Politicians are never happier than when talking about themselves or announcing a giveaway of taxpayers' funds-especially at election time. But in this campaign, candidates from the two major parties are listening carefully to local voters. Away from the presidential tussle between Liberal Prime Minister John Howard and Australian Labor Party leader Kim Beazley and the white noise of the national media and opinion polls, another contest, lower-key but just as vital, is being played out in marginal seats across the country.

The numbers speak for themselves: to win government, Labor needs to pick up seven seats. That will mean changing the vote of less than 0.8% of voters-just 3,000 in all-in the party's most winnable seats. With a uniform swing of 1%, Labor would capture 11 Liberal-National seats; with a swing of 3%, 22 could fall its way. Regardless of what the national polls are saying, no one can be confident about Saturday's result. That's a nightmare for the grim-faced suits who orchestrate the campaigns, because each marginal electorate has its own individual character. Some are in cities, others on the suburban fringes; some are in coastal retirement areas, others in depressed rural regions. They range from racially diverse to homogeneous; from stagnating to dynamic. The issues engaging voters in one seat may hardly ruffle those in a neighboring electorate.

The marginal seats of New South Wales reflect those differences-and the issues that concern ordinary people all over Australia. To court swinging voters in these seats, candidates are taking different approaches, and stressing different issues, from those that inform the high-flown debates of the national campaigns.

Howard vs. Beazley, the rematch-with its research-driven putdowns, flag-waving and nostalgia-has not captured the public imagination. Instead of posturing, voters want the real thing: candidates who understand the needs of their electorate, keep promises and follow through on local issues. They've been burned by the smart political types who don't deliver. Yet they're reluctant to embrace the minor parties. The Australian Democrats are running on a "Change Politics" platform, but voters-especially swinging voters-have dallied with protest in past elections; now they're sticking with the devils they know. They understand that their votes are powerful. They worry about the big national and global issues, but they are more concerned about their immediate surroundings and their day-to-day problems. The party that has chosen the most suitable front person in each electorate-and given him or her the resources to listen and respond-will win on Nov. 10. A new breed of politician is emerging within Australia's predominantly two-party system, one who knows that the electorate refuses to be taken for granted. At street level, it's an exciting time in politics.

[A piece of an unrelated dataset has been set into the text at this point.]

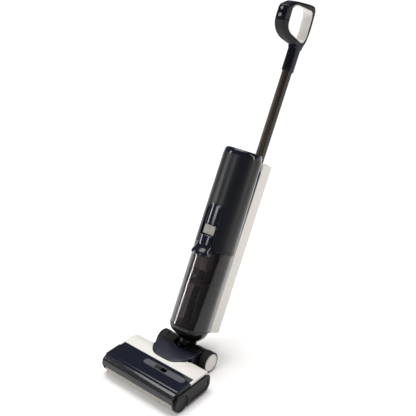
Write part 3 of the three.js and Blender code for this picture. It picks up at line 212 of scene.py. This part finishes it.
def lathe(name, profile, centre, steps=72):
    """Spins a profile of (radius, height) points about Z, then turns the axis to X."""
    clear_bench()
    radius, height = profile[0]
    bpy.ops.mesh.primitive_plane_add(size=0.001, location=(radius, 0, height))
    piece = new_piece(name)
    bpy.ops.object.transform_apply(location=True, rotation=True, scale=True)
    edit(piece)
    bpy.ops.mesh.merge(type="CENTER")
    for (r0, h0), (r1, h1) in zip(profile, profile[1:]):
        bpy.ops.mesh.extrude_vertices_move(TRANSFORM_OT_translate={"value": (r1 - r0, 0, h1 - h0)})
    bpy.ops.mesh.select_all(action="SELECT")
    bpy.ops.mesh.spin(steps=steps, angle=2 * math.pi, center=(0, 0, 0), axis=(0, 0, 1))
    bpy.ops.mesh.select_all(action="SELECT")
    bpy.ops.mesh.remove_doubles(threshold=0.00001)
    bpy.ops.mesh.normals_make_consistent(inside=False)
    done()
    if centre is not None:
        piece.rotation_euler = (0, math.pi / 2, 0)
        piece.location = centre
        take(piece)
        bpy.ops.object.transform_apply(location=True, rotation=True, scale=True)
    take(piece)
    bpy.ops.object.shade_smooth_by_angle(angle=math.radians(40))
    return piece


def on_front(piece, node, across=0.0, up=0.0):
    """Turns a lathed piece to face forwards and sets it on the front of a part of the column."""
    low, high = column_box(node)
    take(piece)
    piece.rotation_euler = (math.pi / 2, 0, 0)
    piece.location = ((low.x + high.x) / 2 + across, low.y, (low.z + high.z) / 2 + up)
    bpy.ops.object.transform_apply(location=True, rotation=True, scale=True)
    return lean_back(piece)


def block(name, low, high, bevel=0.0005):
    clear_bench()
    low, high = Vector(low), Vector(high)
    bpy.ops.mesh.primitive_cube_add(size=1, location=(low + high) / 2, scale=high - low)
    piece = new_piece(name)
    bpy.ops.object.transform_apply(location=True, rotation=True, scale=True)
    return soften(piece, bevel)


def fit(piece, finish, slot, body, *nodes):
    """Gives a piece its finish and its body, and hides the frame parts that it stands for."""
    piece.data.materials.clear()
    piece.data.materials.append(finish)
    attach(piece, body)
    if nodes:
        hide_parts(*nodes)
    print(piece.name, "faces:", len(piece.data.polygons), "on", body)
    return piece


# %% [markdown]
# ## Finishes
# A moulded part is never one flat colour: the tone drifts a little, the gloss is uneven, and the
# surface has a fine grain. One helper builds that for plastics, from three noise textures on the
# part's own coordinates. What is the same all over, such as a coat, is set on the shader itself.

# %% Plastic finishes
def shade(colour, amount):
    return [min(1.0, c * amount) for c in colour[:3]] + [1.0]


def finish_nodes(name):
    finish = bpy.data.materials.new(name)
    finish.use_nodes = True
    nodes = finish.node_tree.nodes
    links = finish.node_tree.links
    coords = nodes.new("ShaderNodeTexCoord")
    return finish, nodes, links, nodes["Principled BSDF"], coords.outputs["Object"]


def noise(nodes, links, coords, scale, detail=3.0, rough=0.55):
    texture = nodes.new("ShaderNodeTexNoise")
    texture.inputs["Scale"].default_value = scale
    texture.inputs["Detail"].default_value = detail
    texture.inputs["Roughness"].default_value = rough
    links.new(coords, texture.inputs["Vector"])
    return texture.outputs["Fac"]


def ramp(nodes, links, value, dark, light, low=0.3, high=0.7):
    tone = nodes.new("ShaderNodeValToRGB")
    tone.color_ramp.elements[0].position = low
    tone.color_ramp.elements[0].color = dark
    tone.color_ramp.elements[1].position = high
    tone.color_ramp.elements[1].color = light
    links.new(value, tone.inputs["Fac"])
    return tone.outputs["Color"]


def spread(nodes, links, value, low, high):
    span = nodes.new("ShaderNodeMapRange")
    span.inputs["From Min"].default_value = 0.3
    span.inputs["From Max"].default_value = 0.7
    span.inputs["To Min"].default_value = low
    span.inputs["To Max"].default_value = high
    links.new(value, span.inputs["Value"])
    return span.outputs["Result"]


def bump(nodes, links, shader, height, distance, strength=0.5):
    relief = nodes.new("ShaderNodeBump")
    relief.inputs["Distance"].default_value = distance
    relief.inputs["Strength"].default_value = strength
    links.new(height, relief.inputs["Height"])
    links.new(relief.outputs["Normal"], shader.inputs["Normal"])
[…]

it's called shoring up the base," says Labor's John Murphy, federal M.P. for Lowe, in Sydney's inner west. He's knocking on doors in migrant, working-class Homebush, showing his face, reconnecting with the faithful. "A lot of candidates couldn't be bothered," he says. "They are only interested in targeting swinging voters." On a recent Friday afternoon, Murphy worked in tandem with Strathfield Mayor Virginia Judge, who tries to greet residents-Tamils, Koreans, Vietnamese and Chinese-in their native tongue. The perky Judge knows this street well; she recalls particular development applications and disputes. "I got these people to pull out all the concrete in their front yard," she says sheepishly at one house. "The stormwater was flooding the place next door." Murphy, a natural at close campaigning, is setting a cracking pace. "John, tell her what a lovely garden she has!" says Judge as they arrive at another house. He's warm, friendly, quick to assess the person who answers each door. "Hello, it's only John Murphy, your local federal member," he tells an Asian woman who speaks little English and peers around a security door. "This is what I've done in federal Parliament over the last three years," he says, passing her a campaign brochure and standing well back so as not to frighten her. "If you have any problems, and you need some help with anything, you can call me or Virginia."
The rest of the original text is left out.